* **EXERCISE INSTRUCTIONS**
Collect all lines containing the word "update" from the data.

***** EXERCISE DATA

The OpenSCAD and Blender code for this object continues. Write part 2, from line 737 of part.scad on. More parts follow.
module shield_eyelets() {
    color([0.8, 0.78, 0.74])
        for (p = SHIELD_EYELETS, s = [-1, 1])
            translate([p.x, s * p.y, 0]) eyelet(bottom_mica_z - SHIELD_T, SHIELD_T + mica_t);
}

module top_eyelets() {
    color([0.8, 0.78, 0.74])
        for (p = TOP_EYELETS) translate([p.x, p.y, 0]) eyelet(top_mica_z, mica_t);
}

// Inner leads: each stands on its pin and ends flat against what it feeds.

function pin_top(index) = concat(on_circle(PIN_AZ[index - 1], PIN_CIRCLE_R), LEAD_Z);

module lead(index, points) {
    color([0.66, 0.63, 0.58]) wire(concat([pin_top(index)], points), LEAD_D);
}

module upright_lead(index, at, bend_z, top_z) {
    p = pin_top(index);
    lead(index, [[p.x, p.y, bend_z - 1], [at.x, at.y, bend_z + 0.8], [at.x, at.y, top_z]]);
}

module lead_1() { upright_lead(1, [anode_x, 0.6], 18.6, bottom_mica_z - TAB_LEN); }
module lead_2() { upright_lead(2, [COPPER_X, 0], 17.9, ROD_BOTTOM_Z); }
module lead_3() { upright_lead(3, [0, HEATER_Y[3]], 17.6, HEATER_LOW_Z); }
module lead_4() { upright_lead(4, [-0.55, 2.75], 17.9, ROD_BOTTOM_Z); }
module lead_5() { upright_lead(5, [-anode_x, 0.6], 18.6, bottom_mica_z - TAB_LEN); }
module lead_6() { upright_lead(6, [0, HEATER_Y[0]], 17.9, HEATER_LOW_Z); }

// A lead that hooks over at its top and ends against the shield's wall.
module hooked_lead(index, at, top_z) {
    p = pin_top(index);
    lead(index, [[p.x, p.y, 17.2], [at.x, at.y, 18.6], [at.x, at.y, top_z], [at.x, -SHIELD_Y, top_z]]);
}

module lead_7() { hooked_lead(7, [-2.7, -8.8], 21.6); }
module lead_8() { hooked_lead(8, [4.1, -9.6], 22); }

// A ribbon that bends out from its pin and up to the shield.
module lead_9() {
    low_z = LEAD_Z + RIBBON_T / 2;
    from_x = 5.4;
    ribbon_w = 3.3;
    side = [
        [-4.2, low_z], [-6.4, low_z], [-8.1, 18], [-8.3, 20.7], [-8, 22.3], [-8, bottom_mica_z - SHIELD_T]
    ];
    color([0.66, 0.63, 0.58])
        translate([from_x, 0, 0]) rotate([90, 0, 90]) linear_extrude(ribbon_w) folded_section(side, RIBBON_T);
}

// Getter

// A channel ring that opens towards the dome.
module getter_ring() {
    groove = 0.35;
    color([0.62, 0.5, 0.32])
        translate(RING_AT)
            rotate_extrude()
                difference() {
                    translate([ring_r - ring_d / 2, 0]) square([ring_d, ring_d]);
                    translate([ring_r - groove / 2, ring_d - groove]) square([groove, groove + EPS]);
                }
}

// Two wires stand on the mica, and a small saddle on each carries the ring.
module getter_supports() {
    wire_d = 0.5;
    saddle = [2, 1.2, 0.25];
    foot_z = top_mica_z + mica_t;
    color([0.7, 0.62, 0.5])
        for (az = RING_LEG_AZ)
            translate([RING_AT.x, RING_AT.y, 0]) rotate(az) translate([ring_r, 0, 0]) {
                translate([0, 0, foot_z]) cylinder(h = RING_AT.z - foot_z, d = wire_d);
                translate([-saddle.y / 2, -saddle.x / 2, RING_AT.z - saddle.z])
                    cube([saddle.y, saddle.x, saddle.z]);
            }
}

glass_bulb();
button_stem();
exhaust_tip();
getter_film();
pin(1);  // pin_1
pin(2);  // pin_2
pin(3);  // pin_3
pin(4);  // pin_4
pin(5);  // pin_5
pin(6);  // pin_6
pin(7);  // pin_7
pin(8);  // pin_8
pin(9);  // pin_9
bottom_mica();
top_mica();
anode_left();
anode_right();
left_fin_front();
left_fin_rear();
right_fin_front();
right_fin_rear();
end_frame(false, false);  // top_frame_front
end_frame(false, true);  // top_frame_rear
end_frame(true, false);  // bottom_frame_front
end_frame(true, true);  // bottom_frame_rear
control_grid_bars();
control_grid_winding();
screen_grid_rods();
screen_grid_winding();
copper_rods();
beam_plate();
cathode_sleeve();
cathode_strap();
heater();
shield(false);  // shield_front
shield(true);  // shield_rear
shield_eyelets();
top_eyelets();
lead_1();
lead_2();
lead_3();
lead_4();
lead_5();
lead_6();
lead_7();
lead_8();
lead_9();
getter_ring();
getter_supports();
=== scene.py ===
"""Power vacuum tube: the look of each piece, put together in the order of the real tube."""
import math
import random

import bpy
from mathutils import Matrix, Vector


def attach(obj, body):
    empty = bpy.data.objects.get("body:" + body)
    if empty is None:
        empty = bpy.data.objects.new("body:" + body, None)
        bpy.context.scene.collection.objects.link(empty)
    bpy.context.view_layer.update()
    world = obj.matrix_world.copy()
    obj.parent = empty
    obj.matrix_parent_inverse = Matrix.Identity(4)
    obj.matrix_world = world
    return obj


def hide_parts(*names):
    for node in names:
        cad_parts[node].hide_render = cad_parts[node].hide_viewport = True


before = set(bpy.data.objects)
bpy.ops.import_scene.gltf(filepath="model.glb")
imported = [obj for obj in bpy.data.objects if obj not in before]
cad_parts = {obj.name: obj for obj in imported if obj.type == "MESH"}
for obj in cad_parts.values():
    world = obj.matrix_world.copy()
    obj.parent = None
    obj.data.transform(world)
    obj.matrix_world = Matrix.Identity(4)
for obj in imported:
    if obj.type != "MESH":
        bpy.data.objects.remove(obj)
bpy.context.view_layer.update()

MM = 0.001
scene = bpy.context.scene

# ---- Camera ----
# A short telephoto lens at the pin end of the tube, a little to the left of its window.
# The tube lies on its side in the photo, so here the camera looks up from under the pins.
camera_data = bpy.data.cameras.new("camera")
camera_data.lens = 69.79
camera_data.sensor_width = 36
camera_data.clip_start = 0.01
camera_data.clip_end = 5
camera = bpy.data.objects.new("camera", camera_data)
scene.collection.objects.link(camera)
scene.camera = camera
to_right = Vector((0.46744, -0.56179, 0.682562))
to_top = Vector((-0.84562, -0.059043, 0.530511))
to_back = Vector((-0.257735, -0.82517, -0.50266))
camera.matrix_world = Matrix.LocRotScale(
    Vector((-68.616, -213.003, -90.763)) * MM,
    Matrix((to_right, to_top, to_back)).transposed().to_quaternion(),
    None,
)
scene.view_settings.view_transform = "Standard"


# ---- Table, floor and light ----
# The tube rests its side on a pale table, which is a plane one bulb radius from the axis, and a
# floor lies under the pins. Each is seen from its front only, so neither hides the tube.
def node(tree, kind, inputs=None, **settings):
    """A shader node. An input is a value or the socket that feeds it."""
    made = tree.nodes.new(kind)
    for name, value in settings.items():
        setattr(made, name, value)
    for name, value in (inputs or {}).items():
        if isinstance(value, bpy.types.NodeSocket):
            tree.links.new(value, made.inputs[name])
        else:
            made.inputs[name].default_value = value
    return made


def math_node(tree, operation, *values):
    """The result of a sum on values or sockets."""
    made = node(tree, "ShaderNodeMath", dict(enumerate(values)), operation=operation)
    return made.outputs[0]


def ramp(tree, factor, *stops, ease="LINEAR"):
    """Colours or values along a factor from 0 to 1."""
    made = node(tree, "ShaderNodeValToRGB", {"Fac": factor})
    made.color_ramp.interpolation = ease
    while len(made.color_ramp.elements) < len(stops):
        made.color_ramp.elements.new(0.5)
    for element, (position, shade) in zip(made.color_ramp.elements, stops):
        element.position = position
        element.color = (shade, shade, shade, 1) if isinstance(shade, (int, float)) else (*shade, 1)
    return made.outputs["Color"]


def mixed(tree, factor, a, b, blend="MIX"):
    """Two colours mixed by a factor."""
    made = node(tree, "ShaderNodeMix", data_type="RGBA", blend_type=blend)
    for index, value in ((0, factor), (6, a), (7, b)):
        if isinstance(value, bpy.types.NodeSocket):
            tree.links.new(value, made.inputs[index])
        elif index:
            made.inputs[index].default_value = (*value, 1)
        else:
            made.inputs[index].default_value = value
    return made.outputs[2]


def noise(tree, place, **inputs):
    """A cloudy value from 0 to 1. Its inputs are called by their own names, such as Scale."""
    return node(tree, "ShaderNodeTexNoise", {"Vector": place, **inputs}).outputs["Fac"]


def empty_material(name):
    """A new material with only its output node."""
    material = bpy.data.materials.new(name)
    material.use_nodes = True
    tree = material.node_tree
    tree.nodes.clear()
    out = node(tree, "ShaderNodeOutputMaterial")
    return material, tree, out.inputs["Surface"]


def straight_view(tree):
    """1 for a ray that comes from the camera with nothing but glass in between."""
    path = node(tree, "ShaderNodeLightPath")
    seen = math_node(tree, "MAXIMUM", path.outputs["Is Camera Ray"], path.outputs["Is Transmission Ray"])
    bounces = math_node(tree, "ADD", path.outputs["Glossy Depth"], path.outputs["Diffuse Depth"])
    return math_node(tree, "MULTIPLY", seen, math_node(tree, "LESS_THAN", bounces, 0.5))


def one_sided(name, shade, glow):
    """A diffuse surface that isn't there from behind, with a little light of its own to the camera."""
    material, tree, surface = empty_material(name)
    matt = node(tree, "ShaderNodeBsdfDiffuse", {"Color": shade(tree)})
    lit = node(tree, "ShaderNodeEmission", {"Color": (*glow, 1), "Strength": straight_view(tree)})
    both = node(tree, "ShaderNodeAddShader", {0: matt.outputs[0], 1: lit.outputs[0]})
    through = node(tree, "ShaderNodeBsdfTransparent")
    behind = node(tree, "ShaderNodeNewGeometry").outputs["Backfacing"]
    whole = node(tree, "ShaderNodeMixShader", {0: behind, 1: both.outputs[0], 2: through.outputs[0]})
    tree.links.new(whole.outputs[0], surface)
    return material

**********
***** EXERCISE DATA

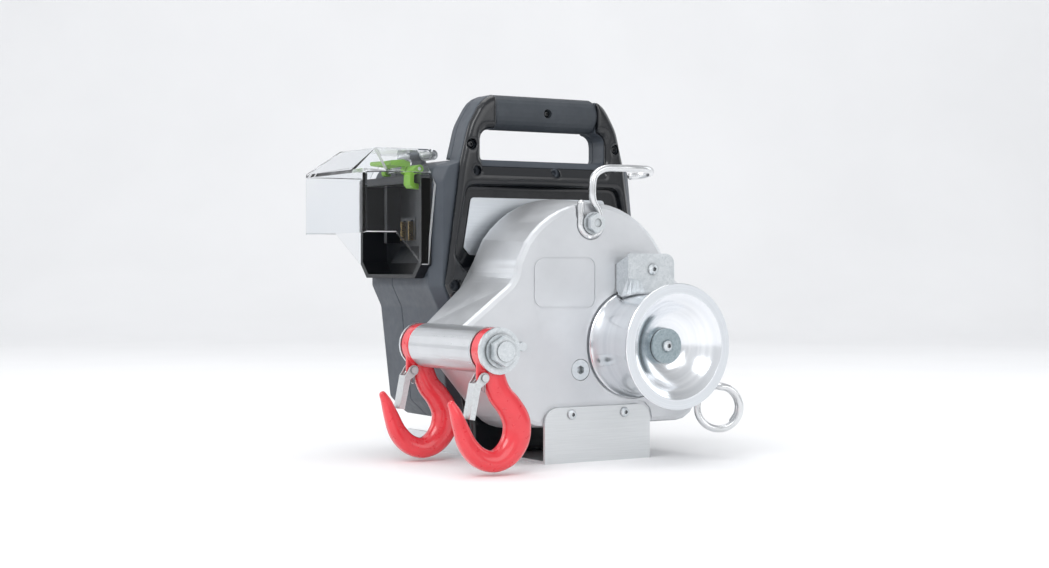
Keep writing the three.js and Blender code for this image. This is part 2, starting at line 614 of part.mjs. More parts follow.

**********
***** EXERCISE DATA

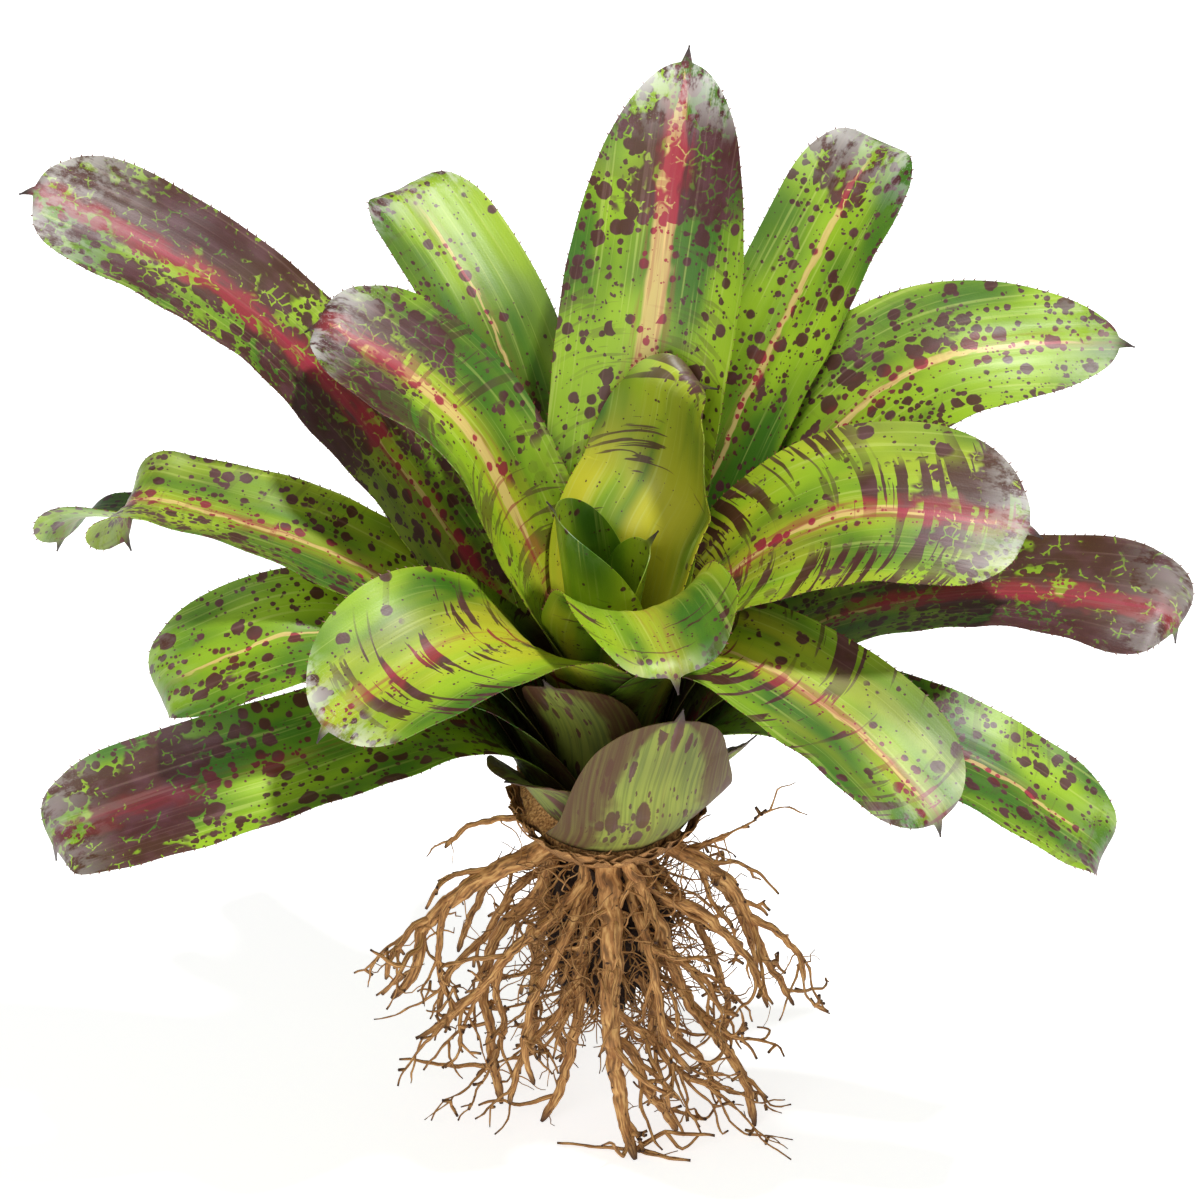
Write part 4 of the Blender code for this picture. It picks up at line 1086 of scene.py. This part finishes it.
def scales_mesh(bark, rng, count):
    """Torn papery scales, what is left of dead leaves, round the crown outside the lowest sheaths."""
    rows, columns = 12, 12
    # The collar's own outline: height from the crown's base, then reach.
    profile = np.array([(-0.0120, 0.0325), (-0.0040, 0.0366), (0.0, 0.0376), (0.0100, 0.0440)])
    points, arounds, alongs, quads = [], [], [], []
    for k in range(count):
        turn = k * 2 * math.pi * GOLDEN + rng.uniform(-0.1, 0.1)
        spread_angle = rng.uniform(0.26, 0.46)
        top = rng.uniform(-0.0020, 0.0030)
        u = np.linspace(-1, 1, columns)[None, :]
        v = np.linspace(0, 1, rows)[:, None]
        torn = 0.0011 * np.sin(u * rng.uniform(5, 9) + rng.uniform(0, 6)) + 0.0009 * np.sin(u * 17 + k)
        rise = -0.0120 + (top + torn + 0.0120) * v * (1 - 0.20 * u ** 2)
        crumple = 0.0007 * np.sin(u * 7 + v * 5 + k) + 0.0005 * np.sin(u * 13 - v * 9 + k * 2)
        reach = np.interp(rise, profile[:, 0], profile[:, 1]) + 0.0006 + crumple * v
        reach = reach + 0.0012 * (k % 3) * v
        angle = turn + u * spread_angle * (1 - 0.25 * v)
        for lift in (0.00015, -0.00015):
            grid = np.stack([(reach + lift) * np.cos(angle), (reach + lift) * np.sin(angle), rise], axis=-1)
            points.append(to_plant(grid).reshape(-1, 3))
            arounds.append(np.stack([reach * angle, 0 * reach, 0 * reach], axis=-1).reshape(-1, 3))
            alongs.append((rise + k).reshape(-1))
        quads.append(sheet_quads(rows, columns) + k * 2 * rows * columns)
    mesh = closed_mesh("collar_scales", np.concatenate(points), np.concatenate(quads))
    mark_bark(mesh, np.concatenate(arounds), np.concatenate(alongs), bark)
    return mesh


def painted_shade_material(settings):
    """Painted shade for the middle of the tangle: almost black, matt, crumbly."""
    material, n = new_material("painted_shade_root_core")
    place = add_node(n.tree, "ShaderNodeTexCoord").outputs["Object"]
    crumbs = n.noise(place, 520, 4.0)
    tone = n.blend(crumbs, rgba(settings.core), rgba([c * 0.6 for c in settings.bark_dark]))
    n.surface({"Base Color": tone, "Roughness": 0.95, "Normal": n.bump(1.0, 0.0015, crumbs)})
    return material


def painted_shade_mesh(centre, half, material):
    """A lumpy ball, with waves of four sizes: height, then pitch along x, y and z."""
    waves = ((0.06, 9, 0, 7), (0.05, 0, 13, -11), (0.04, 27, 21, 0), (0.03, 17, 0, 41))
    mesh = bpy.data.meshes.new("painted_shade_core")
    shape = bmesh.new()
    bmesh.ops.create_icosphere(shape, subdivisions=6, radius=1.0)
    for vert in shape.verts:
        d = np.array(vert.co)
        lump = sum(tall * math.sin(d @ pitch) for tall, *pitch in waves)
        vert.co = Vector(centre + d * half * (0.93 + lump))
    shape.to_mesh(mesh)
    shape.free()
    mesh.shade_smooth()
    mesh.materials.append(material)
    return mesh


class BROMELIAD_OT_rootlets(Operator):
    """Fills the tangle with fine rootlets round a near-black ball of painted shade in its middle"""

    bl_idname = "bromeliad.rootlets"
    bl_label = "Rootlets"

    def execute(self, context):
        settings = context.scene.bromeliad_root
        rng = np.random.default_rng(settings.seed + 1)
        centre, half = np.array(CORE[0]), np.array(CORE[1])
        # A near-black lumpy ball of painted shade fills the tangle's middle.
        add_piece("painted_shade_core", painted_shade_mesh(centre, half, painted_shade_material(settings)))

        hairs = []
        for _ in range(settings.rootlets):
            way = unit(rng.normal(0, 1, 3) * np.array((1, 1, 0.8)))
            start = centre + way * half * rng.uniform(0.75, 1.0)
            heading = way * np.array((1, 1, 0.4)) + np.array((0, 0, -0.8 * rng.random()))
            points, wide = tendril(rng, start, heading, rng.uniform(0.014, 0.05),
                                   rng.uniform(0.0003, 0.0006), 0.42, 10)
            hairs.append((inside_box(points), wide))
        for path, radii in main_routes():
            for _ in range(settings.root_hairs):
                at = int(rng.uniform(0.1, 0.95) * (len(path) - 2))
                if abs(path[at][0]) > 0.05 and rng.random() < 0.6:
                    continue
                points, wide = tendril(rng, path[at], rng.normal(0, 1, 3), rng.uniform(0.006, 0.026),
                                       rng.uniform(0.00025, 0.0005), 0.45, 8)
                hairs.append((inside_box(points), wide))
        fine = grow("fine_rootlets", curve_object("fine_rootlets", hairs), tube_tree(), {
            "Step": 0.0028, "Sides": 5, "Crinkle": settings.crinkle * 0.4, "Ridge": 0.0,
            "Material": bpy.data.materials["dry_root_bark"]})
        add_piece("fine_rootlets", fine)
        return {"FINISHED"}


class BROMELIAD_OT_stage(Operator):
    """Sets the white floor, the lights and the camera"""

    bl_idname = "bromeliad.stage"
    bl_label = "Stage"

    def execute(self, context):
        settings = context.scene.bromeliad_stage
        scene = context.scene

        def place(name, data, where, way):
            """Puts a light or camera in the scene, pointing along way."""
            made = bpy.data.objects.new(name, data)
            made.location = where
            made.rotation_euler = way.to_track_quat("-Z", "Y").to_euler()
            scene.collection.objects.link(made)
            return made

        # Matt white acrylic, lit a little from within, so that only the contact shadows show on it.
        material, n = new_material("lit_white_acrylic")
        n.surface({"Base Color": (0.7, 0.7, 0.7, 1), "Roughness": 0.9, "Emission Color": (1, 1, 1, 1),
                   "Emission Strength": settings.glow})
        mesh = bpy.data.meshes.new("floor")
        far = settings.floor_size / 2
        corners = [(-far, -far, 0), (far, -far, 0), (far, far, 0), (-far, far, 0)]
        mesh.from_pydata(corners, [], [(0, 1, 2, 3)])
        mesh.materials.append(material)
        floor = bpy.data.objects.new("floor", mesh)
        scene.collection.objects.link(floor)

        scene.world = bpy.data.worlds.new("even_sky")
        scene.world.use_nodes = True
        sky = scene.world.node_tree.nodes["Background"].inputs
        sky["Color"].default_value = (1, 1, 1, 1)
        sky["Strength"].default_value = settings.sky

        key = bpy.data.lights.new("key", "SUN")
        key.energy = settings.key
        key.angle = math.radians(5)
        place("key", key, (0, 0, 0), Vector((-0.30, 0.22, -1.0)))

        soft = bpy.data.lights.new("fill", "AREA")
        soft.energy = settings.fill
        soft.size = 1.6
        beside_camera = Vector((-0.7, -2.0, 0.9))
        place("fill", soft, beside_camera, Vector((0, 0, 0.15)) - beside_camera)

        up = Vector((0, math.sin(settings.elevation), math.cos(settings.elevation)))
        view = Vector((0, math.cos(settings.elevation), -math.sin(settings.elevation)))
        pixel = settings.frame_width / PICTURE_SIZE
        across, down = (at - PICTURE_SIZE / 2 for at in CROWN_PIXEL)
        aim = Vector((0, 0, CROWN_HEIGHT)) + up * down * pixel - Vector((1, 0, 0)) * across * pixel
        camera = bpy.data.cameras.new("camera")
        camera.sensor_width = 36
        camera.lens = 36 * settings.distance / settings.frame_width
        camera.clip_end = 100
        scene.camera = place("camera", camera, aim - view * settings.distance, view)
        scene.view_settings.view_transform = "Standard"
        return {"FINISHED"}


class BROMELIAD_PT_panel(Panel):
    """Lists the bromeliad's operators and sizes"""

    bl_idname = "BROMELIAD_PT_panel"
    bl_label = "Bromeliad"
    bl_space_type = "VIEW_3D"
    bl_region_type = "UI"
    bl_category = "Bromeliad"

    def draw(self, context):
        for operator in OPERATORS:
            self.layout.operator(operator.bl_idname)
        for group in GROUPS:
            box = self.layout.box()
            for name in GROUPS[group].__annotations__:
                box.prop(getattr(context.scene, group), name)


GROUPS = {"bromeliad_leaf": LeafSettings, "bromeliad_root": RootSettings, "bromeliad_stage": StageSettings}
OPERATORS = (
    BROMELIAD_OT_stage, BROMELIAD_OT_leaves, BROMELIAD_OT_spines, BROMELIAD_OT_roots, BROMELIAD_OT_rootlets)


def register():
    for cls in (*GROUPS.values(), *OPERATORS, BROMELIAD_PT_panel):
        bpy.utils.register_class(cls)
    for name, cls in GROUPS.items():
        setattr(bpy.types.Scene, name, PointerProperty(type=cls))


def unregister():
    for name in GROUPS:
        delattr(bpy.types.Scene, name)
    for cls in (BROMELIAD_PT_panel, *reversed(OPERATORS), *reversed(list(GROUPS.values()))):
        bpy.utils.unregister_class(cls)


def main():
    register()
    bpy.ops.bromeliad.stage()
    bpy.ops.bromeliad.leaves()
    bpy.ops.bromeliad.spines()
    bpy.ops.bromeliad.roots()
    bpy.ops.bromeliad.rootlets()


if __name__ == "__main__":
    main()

**********

* **RESULT FOR THIS EXERCISE**
    bpy.context.view_layer.update()
bpy.context.view_layer.update()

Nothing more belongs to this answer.